What to work on >>
Reproduce precisely the lines between the start of the data below and the line with "const padDrop = 1.1;", both included.

Data section >>
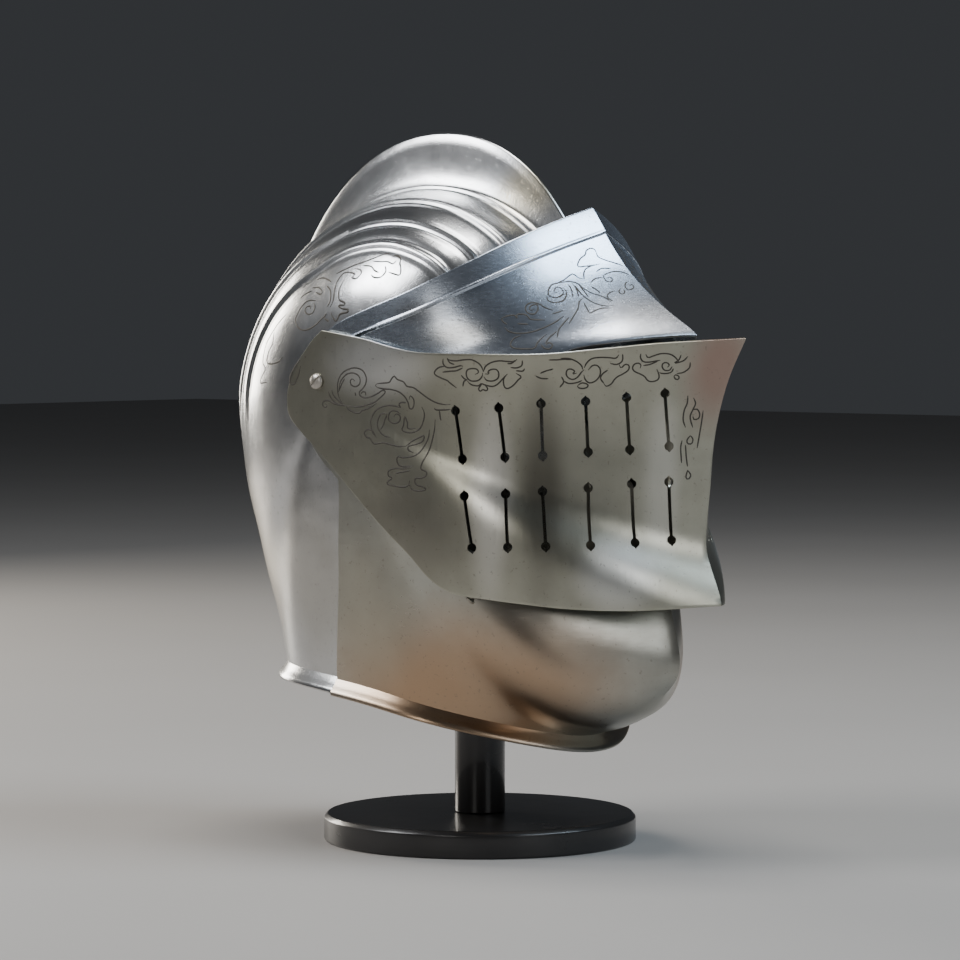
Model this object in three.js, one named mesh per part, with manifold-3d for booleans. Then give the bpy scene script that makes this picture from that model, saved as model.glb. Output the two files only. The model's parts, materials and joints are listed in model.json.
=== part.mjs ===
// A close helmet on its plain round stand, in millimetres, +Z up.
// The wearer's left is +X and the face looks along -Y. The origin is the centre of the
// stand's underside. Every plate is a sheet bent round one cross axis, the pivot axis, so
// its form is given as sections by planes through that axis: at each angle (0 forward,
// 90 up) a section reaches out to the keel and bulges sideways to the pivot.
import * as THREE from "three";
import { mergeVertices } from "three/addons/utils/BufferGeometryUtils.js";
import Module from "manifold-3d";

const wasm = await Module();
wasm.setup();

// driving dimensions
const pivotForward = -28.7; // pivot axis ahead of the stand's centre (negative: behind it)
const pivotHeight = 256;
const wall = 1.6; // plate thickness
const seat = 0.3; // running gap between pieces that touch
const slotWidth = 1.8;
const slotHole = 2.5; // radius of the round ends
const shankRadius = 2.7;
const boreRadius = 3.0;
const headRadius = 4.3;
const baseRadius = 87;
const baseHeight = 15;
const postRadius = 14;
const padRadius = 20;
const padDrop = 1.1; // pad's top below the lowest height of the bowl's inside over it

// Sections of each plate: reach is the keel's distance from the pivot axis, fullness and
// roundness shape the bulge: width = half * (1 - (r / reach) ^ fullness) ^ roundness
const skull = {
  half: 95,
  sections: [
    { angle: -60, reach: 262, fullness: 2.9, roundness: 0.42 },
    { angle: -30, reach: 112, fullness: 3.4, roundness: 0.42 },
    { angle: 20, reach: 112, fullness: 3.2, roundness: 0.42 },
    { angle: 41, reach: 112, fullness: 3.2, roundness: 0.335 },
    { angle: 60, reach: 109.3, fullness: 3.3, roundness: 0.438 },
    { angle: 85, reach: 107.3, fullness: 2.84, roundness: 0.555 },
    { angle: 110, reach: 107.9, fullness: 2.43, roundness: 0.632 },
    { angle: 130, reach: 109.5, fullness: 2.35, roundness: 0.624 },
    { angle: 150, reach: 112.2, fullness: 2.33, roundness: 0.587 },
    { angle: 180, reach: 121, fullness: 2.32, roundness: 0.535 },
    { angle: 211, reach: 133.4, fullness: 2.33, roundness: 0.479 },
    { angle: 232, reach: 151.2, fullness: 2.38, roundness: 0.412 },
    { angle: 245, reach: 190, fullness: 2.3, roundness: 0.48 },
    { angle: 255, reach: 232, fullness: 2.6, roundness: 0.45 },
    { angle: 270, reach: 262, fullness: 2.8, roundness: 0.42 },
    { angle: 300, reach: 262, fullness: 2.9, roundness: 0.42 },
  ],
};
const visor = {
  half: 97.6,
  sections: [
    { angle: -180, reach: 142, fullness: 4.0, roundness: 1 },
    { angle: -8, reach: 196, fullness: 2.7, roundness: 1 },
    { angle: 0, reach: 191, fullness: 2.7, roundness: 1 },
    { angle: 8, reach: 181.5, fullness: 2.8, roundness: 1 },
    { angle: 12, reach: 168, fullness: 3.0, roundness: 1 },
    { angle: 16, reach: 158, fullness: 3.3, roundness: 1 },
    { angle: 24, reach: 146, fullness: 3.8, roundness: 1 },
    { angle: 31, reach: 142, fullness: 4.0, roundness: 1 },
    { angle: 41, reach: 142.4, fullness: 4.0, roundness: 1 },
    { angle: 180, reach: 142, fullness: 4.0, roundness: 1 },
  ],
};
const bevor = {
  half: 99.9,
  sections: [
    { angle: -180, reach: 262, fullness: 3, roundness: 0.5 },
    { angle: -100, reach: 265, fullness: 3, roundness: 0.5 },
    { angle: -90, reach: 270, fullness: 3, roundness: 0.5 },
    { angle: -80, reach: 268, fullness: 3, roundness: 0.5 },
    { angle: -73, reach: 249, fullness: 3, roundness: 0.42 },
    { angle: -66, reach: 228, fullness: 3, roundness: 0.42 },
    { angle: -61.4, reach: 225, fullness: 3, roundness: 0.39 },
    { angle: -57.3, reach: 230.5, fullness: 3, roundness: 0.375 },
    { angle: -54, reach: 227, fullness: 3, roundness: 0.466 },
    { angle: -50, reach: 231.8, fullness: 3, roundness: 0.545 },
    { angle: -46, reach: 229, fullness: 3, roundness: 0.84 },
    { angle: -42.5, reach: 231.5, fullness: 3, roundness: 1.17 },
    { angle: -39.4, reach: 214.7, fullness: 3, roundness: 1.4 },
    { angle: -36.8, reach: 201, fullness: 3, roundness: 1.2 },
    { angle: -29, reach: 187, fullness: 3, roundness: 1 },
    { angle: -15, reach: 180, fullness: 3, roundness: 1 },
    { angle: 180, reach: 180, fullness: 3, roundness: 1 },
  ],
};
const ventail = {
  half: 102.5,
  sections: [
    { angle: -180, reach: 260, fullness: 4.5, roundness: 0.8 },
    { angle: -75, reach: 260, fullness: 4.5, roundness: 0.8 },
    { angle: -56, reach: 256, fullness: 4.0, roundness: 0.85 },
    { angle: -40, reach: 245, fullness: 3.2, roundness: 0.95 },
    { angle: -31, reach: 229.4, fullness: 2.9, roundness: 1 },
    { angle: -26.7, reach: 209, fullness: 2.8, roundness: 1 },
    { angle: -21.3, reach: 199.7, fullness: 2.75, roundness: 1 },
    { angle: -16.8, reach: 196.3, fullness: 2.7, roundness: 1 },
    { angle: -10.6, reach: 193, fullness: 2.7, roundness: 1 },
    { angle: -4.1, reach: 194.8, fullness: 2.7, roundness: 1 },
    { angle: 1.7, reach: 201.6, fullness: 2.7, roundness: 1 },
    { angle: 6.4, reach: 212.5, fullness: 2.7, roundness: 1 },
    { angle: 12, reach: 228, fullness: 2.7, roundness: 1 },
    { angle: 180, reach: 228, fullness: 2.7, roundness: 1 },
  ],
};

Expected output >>
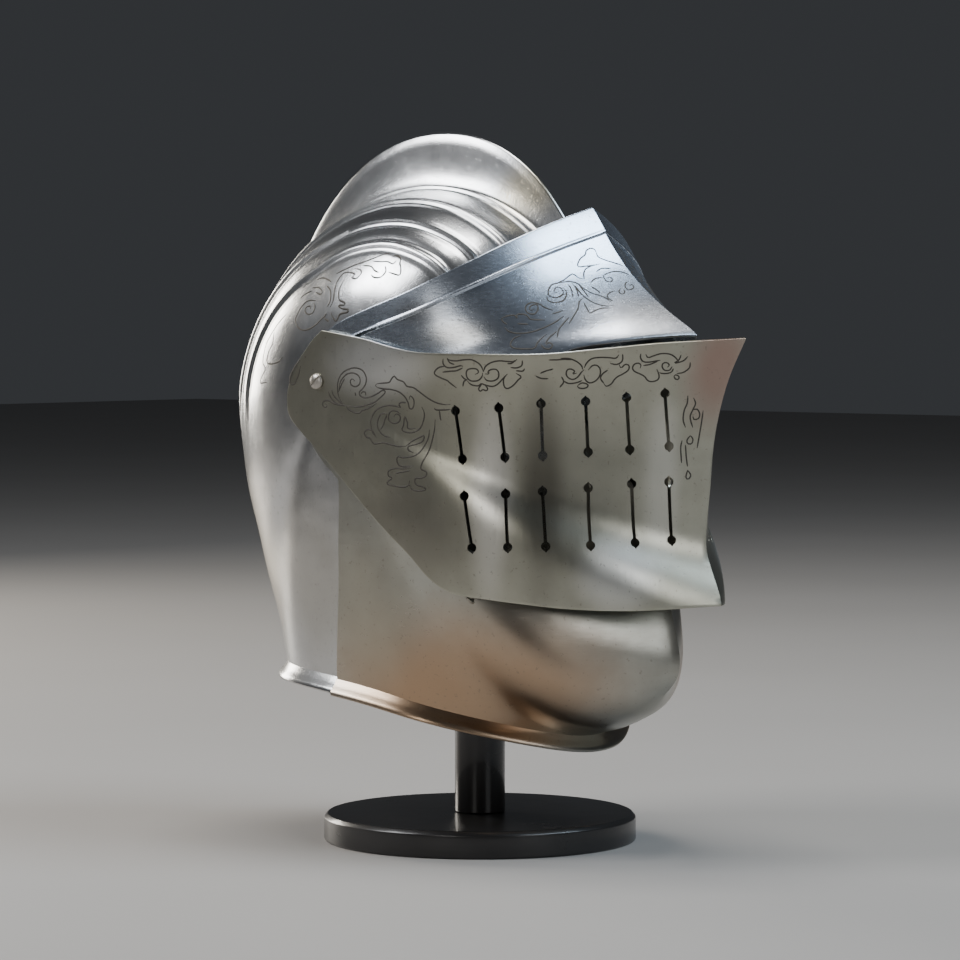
Model this object in three.js, one named mesh per part, with manifold-3d for booleans. Then give the bpy scene script that makes this picture from that model, saved as model.glb. Output the two files only. The model's parts, materials and joints are listed in model.json.
=== part.mjs ===
// A close helmet on its plain round stand, in millimetres, +Z up.
// The wearer's left is +X and the face looks along -Y. The origin is the centre of the
// stand's underside. Every plate is a sheet bent round one cross axis, the pivot axis, so
// its form is given as sections by planes through that axis: at each angle (0 forward,
// 90 up) a section reaches out to the keel and bulges sideways to the pivot.
import * as THREE from "three";
import { mergeVertices } from "three/addons/utils/BufferGeometryUtils.js";
import Module from "manifold-3d";

const wasm = await Module();
wasm.setup();

// driving dimensions
const pivotForward = -28.7; // pivot axis ahead of the stand's centre (negative: behind it)
const pivotHeight = 256;
const wall = 1.6; // plate thickness
const seat = 0.3; // running gap between pieces that touch
const slotWidth = 1.8;
const slotHole = 2.5; // radius of the round ends
const shankRadius = 2.7;
const boreRadius = 3.0;
const headRadius = 4.3;
const baseRadius = 87;
const baseHeight = 15;
const postRadius = 14;
const padRadius = 20;
const padDrop = 1.1; // pad's top below the lowest height of the bowl's inside over it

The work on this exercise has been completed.